# Scott Solace 20 2015 rear brake maintenance info help requested



## Sequimboy (Nov 14, 2009)

I bought my Scott two years ago and recently noticed a rubbing noise which was traced to the rear brake and a very thin and flexible piece of plastic extending from the spring of the rear brake to the tire where it rubbed. Upon examination a bunch of fir needles had built up between the frame and the tire. While cleaning it out the piece of plastic it fell out and I can't see a reason to replace it nor can I figure out to replace this.

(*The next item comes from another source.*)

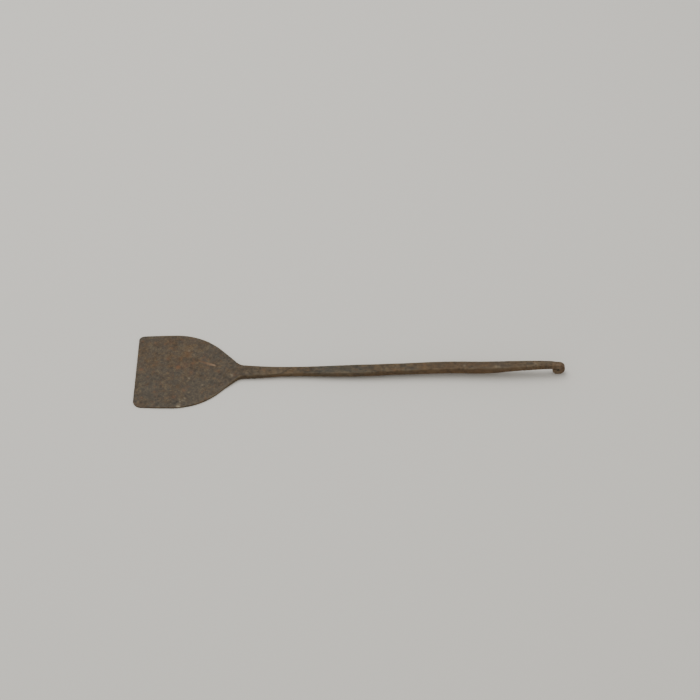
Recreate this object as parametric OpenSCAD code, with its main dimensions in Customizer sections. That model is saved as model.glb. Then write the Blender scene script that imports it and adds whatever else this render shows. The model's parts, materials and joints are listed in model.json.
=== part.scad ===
// Hand-forged iron spatula. The blade is one forging with its flat shank. The handle is a
// bar that is fire-welded to the shank at a long slanting scarf, and its far end is drawn
// down and rolled under into a small eye for hanging.
// It lies as on a table: the blade's underside and the bottom of the roll touch z = 0.
// +X runs from the working edge to the eye and +Z is up. The origin is the bottom centre.

/* [Whole tool] */
// Length from the working edge to the outside of the rolled end
total_l = 440; // [400:1:480]

/* [Blade] */
// Width of the blade at its widest, where the shoulders begin
blade_w = 96.8; // [84:0.2:108]
// How much narrower each side is at the working edge than at the shoulders
side_bulge = 1.2; // [0:0.1:4]
// Distance from the working edge to the start of the rounded shoulders
shoulder_at = 39; // [28:0.2:48]
// Radius of the rounded shoulders
shoulder_r = 67; // [60:1:76]
// Angle of the straight flanks to the tool's length, in degrees
flank_angle = 46; // [40:1:50]
// Radius of the front corner on the +Y side
corner_far_r = 5; // [2:0.5:9]
// Radius of the front corner on the -Y side, worn rounder in use
corner_near_r = 8.5; // [2:0.5:12]
// Thickness at the working edge
edge_t = 1.3; // [0.9:0.1:2]
// Thickness of the blade where the shoulders begin
body_t = 1.8; // [1.2:0.1:3]
// Rounding of the blade's hammered rim
rim_r = 0.4; // [0.1:0.05:0.44]
// Distance from the working edge to where the ridge of the shank first rises
ridge_at = 62; // [46:1:80]
// Half width of that ridge where it dies into the blade
ridge_half = 16; // [8:1:24]

/* [Shank] */
// Width of the shank at its root
neck_w = 14.4; // [11:0.1:18]
// Thickness of the shank at its root
neck_t = 5.6; // [4:0.1:7]
// Radius of the hollow where each flank runs into the shank
neck_r = 12; // [4:1:18]
// Width of the shank at its waist
waist_w = 9.5; // [7:0.1:12]
// Thickness of the shank at its waist
waist_t = 5.3; // [3.5:0.1:7]
// Distance from the working edge to the waist
waist_at = 156; // [140:1:170]

/* [Scarf weld] */
// Distance from the working edge to the tip of the shank's tongue, on the centre of the bar
scarf_at = 155; // [150:1:165]
// Length over which the slanting weld goes through the bar
scarf_l = 27; // [18:1:32]
// Angle between the tongue's edge and the tool's length, in degrees
scarf_skew = 40; // [35:1:90]
// Gap between the two welded faces
weld_gap = 0; // [0:0.05:0.2]

/* [Handle bar] */
// Width of the bar in its first swelling
belly_w = 11.6; // [9:0.1:14]
// Thickness of the bar in its first swelling
belly_t = 6.4; // [5:0.1:8]
// Distance from the working edge to the first swelling
belly_at = 226; // [215:1:235]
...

Maybe it helps protect the brake from front wheel crap from getting into the brake.

I have searched for some kind of manual or installation documents of the 105 brake mounted on the chain stay and failed.

For now I am leaving it off but is there a reason for that plastic piece. 

Thanks for any help in advance.


----------



## Peter P. (Dec 30, 2006)

Any photos of this piece of plastic?


----------



## Sequimboy (Nov 14, 2009)

Think the photo is attached but haven't done this before


----------



## wayne (Aug 3, 2006)

I think what you have in the photo is a thin piece of plastic film almost like a piece of electrical tape. I have seen that on new brake calipers. I think it keeps the arms from coming into contact with each other when they box them for shipment I guess possibly to preventing them from marring the finish . I either take it off or it falls off on its own.


----------



## Sequimboy (Nov 14, 2009)

Thanks. I think you are right. I removed it some time ago and everything is working fine.


----------